PROVIDED MATERIAL:
·····

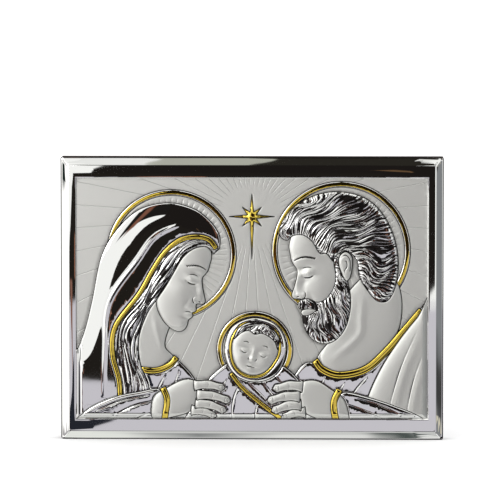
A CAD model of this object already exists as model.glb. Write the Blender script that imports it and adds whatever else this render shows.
"""The looks of a hanging plaque: an embossed sheet of silvered metal on a wooden board.

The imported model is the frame. The board keeps its solid and gets its stained finish, and one finely
embossed sheet takes the place of the plain one. A floor, a soft studio and the camera come last.

Everything is in metres, but the picture is drawn in units of about a millimetre and then stretched to
its field. X runs along the plaque, Z is up, the back is at Y = 0, and the picture faces -Y.
"""
import math

import bmesh
import bpy
import numpy as np
from mathutils import Matrix, Vector


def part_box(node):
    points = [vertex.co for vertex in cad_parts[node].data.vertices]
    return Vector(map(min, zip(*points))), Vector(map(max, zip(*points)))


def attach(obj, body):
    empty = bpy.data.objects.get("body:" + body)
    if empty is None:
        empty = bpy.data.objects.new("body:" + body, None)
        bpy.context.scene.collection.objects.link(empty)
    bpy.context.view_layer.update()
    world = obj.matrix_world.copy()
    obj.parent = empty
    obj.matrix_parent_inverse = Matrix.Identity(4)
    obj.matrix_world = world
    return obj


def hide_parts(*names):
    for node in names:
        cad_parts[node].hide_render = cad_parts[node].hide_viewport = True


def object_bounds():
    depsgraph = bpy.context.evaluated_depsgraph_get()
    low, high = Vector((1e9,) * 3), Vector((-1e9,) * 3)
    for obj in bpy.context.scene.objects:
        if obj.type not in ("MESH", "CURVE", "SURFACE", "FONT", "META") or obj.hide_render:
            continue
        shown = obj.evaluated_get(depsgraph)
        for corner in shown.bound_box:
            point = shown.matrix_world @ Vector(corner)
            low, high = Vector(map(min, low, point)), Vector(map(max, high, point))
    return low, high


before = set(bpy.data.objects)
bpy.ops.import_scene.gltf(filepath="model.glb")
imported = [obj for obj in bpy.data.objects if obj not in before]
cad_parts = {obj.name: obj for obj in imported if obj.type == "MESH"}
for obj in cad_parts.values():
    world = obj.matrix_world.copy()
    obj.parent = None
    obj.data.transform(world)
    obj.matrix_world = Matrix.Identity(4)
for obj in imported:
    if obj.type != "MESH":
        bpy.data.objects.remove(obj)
cad_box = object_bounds()
scene = bpy.context.scene


# The wooden board
# A flat board of close-grained wood, stained a dark red brown and lacquered all round. Its edges are
# eased, and the slot in its back, where the head of a nail goes, is milled and left rougher inside.

BOARD_STAIN = (0.034, 0.010, 0.008, 1.0)
BOARD_STAIN_PALE = (0.088, 0.026, 0.016, 1.0)
BOARD_PORE = (0.012, 0.004, 0.004, 1.0)
BOARD_SLOT_WOOD = (0.200, 0.105, 0.055, 1.0)
BOARD_BACK_SLOT_DEPTH = 0.0006

board_low, board_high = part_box("wooden_board")


def add(tree, kind, inputs=(), **settings):
    """Adds a shader node. Each input is a value, or the socket of another node to join to it."""
    made = tree.nodes.new(kind)
    for name, value in settings.items():
        setattr(made, name, value)
    for name, value in dict(inputs).items():
        if isinstance(value, bpy.types.NodeSocket):
            tree.links.new(value, made.inputs[name])
        else:
            made.inputs[name].default_value = value
    return made


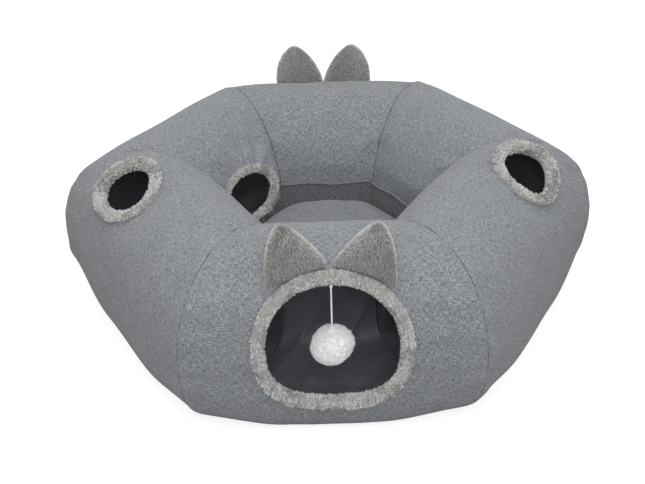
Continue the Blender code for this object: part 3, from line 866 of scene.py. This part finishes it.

·····

THE REQUEST: Emit the full listing verbatim.

PROBLEM SOLUTION:
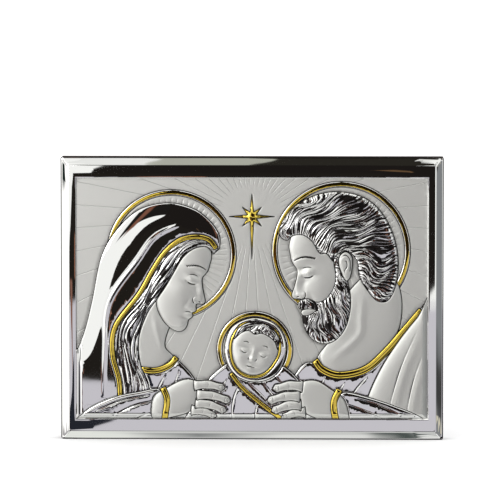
A CAD model of this object already exists as model.glb. Write the Blender script that imports it and adds whatever else this render shows.
"""The looks of a hanging plaque: an embossed sheet of silvered metal on a wooden board.

The imported model is the frame. The board keeps its solid and gets its stained finish, and one finely
embossed sheet takes the place of the plain one. A floor, a soft studio and the camera come last.

Everything is in metres, but the picture is drawn in units of about a millimetre and then stretched to
its field. X runs along the plaque, Z is up, the back is at Y = 0, and the picture faces -Y.
"""
import math

import bmesh
import bpy
import numpy as np
from mathutils import Matrix, Vector


def part_box(node):
    points = [vertex.co for vertex in cad_parts[node].data.vertices]
    return Vector(map(min, zip(*points))), Vector(map(max, zip(*points)))


def attach(obj, body):
    empty = bpy.data.objects.get("body:" + body)
    if empty is None:
        empty = bpy.data.objects.new("body:" + body, None)
        bpy.context.scene.collection.objects.link(empty)
    bpy.context.view_layer.update()
    world = obj.matrix_world.copy()
    obj.parent = empty
    obj.matrix_parent_inverse = Matrix.Identity(4)
    obj.matrix_world = world
    return obj


def hide_parts(*names):
    for node in names:
        cad_parts[node].hide_render = cad_parts[node].hide_viewport = True


def object_bounds():
    depsgraph = bpy.context.evaluated_depsgraph_get()
    low, high = Vector((1e9,) * 3), Vector((-1e9,) * 3)
    for obj in bpy.context.scene.objects:
        if obj.type not in ("MESH", "CURVE", "SURFACE", "FONT", "META") or obj.hide_render:
            continue
        shown = obj.evaluated_get(depsgraph)
        for corner in shown.bound_box:
            point = shown.matrix_world @ Vector(corner)
            low, high = Vector(map(min, low, point)), Vector(map(max, high, point))
    return low, high


before = set(bpy.data.objects)
bpy.ops.import_scene.gltf(filepath="model.glb")
imported = [obj for obj in bpy.data.objects if obj not in before]
cad_parts = {obj.name: obj for obj in imported if obj.type == "MESH"}
for obj in cad_parts.values():
    world = obj.matrix_world.copy()
    obj.parent = None
    obj.data.transform(world)
    obj.matrix_world = Matrix.Identity(4)
for obj in imported:
    if obj.type != "MESH":
        bpy.data.objects.remove(obj)
cad_box = object_bounds()
scene = bpy.context.scene


# The wooden board
# A flat board of close-grained wood, stained a dark red brown and lacquered all round. Its edges are
# eased, and the slot in its back, where the head of a nail goes, is milled and left rougher inside.

BOARD_STAIN = (0.034, 0.010, 0.008, 1.0)
BOARD_STAIN_PALE = (0.088, 0.026, 0.016, 1.0)
BOARD_PORE = (0.012, 0.004, 0.004, 1.0)
BOARD_SLOT_WOOD = (0.200, 0.105, 0.055, 1.0)
BOARD_BACK_SLOT_DEPTH = 0.0006

board_low, board_high = part_box("wooden_board")


def add(tree, kind, inputs=(), **settings):
    """Adds a shader node. Each input is a value, or the socket of another node to join to it."""
    made = tree.nodes.new(kind)
    for name, value in settings.items():
        setattr(made, name, value)
    for name, value in dict(inputs).items():
        if isinstance(value, bpy.types.NodeSocket):
            tree.links.new(value, made.inputs[name])
        else:
            made.inputs[name].default_value = value
    return made


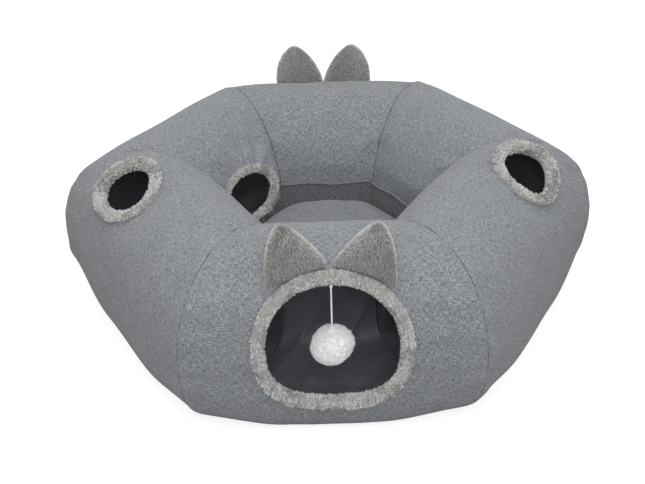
Continue the Blender code for this object: part 3, from line 866 of scene.py. This part finishes it.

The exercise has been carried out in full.